Last week I was asked by my Rotary Club to give opening comments before a guest speaker from Lockheed Martin talked about new technology developments, so I decided to talk about water and technology.
To set the stage, we're having an unusually average water year in California. The story about Bill Gates walking into a bar and making the average patron a millionaire applies - California has lots of below-average years and a few really wet ones.
This year's precipitation is kind of average - most of the state had slightly above average rainfall, some slightly below. The snowpack's water content is at or slightly below average. The reservoirs shown above are mostly below average due to the multi-year drought. Groundwater conditions are much harder to find, but we already know the answer - they range from not-good to extremely bad. What little more rain we'll get, however welcome, will not change any of this. We're still in a drought.

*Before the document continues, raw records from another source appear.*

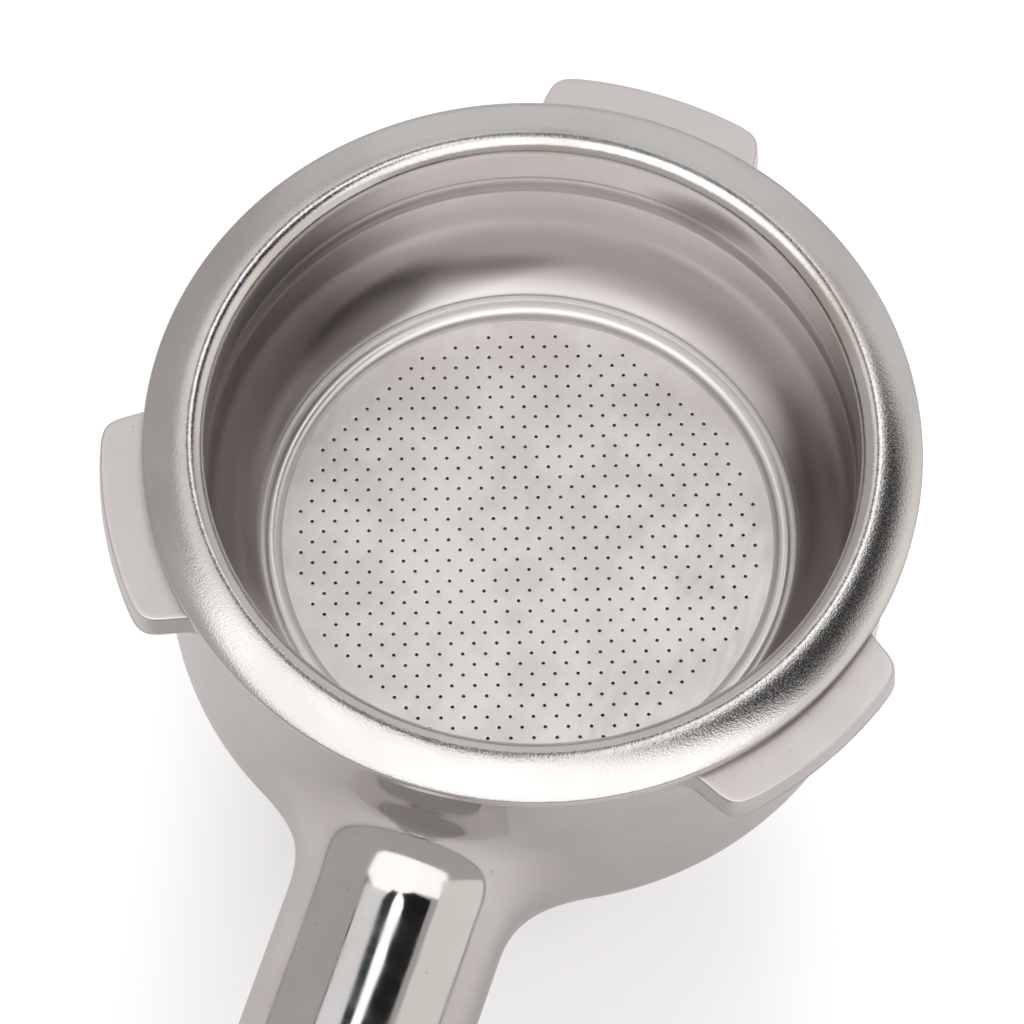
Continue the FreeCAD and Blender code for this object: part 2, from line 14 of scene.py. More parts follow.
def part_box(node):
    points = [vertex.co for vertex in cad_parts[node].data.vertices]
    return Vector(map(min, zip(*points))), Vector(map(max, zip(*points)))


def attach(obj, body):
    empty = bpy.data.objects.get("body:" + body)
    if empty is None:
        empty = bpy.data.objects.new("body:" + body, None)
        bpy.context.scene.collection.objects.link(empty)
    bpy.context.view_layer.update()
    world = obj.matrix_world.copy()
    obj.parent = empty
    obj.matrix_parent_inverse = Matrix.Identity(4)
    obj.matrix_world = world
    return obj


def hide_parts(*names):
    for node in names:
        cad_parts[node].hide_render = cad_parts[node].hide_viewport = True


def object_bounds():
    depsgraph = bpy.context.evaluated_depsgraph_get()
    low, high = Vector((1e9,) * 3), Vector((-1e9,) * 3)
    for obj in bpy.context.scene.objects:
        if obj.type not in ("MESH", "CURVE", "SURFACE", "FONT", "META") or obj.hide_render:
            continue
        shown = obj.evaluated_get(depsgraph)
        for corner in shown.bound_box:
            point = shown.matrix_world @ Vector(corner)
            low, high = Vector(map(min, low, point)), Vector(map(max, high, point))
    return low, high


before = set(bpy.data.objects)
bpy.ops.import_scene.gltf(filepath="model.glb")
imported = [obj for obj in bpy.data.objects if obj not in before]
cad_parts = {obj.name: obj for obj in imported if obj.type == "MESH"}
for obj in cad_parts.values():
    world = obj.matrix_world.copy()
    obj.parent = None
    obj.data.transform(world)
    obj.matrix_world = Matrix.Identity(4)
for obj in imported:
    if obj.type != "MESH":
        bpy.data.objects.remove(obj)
cad_low, cad_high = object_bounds()


# --- Filter basket -----------------------------------------------------
# A cup drawn from half-millimetre stainless sheet.  Its rim is rolled over
# and hemmed, a ridge is rolled into the wall for the spring to hold, and a
# bead stiffens the edge of the floor.  Polished rim, satin inside.

MM = 0.001
TURN = 2.0 * math.pi


def turned(points, angle):
    """Points turned round +Z: x takes cosine and minus sine, y sine and cosine."""
    cos_turn, sin_turn = math.cos(angle), math.sin(angle)
    return points @ np.array([[cos_turn, sin_turn, 0.0], [-sin_turn, cos_turn, 0.0],
                              [0.0, 0.0, 1.0]])


def arc(start, middle, end, count=12):
    """Points of the circle through three (radius, height) points, even in angle."""
    a, b, c = (np.array(point, float) for point in (start, middle, end))
    rows = 2.0 * np.array([b - a, c - a])
    centre = np.linalg.solve(rows, np.array([b @ b - a @ a, c @ c - a @ a]))
    angles = [math.atan2(point[1] - centre[1], point[0] - centre[0]) for point in (a, b, c)]
    sweep = (angles[2] - angles[0]) % TURN
    if (angles[1] - angles[0]) % TURN > sweep:
        sweep -= TURN
    along = angles[0] + sweep * np.linspace(0.0, 1.0, count)
    radius = math.hypot(*(a - centre))
    return centre + radius * np.stack([np.cos(along), np.sin(along)], -1)


def stepped(ring, cost, count):
    """Count points of a closed line, at even steps of a growing cost along it."""
    at = np.linspace(0.0, cost[-1], count, endpoint=False)
    return np.stack([np.interp(at, cost, ring[:, axis]) for axis in (0, 1)], -1)


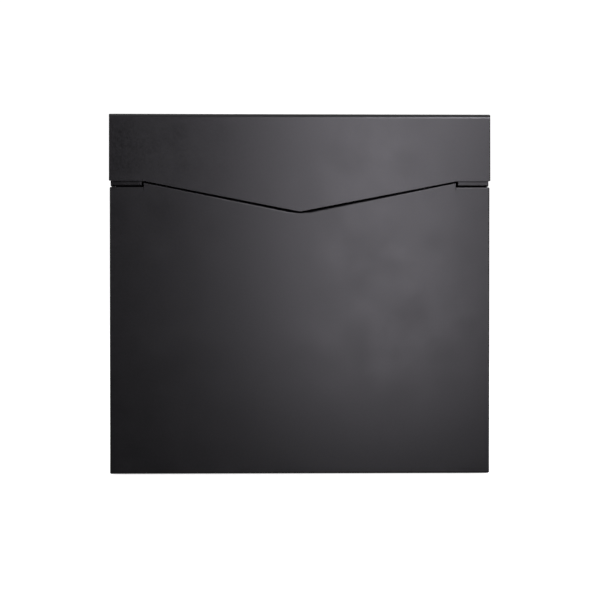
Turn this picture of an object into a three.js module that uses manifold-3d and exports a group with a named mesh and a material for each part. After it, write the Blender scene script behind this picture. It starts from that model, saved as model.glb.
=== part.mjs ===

Please stop saying that the California #drought is over because it just rained or snowed (a bit) in March. #water pic.twitter.com/UKcf8Ms5vA— Peter Gleick (@PeterGleick) March 17, 2016
So in my comments I mentioned three technologies that could help water supply: low-tech, current tech, and future tech.
The low-tech model being tested now is flooding farmland, even when plants don't need it, to maximize percolation for groundwater storage. This is different from flood irrigation, a common and wasteful way to water orchards and other crops that may have similar groundwater benefits but is taking water at the wrong time, when it's most needed in-stream. Flooding for percolation purposes is being tried in midwinter, and may replace an expensive large reservoir that we'd otherwise be pressured to build. It's an experiment to see how well it percolates and how well the orchards and other areas tolerate it, but seems like a good idea.
The current technological system to change water supply is recycled water for potable use, something I've talked about quite often. My former water district already purifies wastewater to this standard but only uses it for landscaping and industrial uses. In a few years we plan to start drinking it, which has been done for years in other places like Southern California and Singapore, and in space. The main technology involved is reverse osmosis - hardly new, but new techniques make it more efficient.
The same technology is used for ocean desalination, but it sucks up a lot more energy and has other environmental consequences. The biggest environmental difference between potable reuse and ocean desal - aside from energy - is that reuse works best at large wastewater plants in urban areas, limiting sprawl, but ocean desal can open up development in any location near the ocean.
Finally, the future technology I'd like to see applied is a smart grid for underground, residential rainwater retention tanks with two-way pumps connected to storm sewers. When a storm approaches, the grid activates and pumps out the tanks in advance. When the storm hits, the tanks not only take in runoff from roofs but also pump water in from storm sewers, temporarily, shaving the critical peak off a flood. These tanks aren't just for rainwater, they're a form of flood protection, and their combined value makes them worth the price.
The first smart cisterns are happening in Los Angeles, so making a grid use out of them is the next step.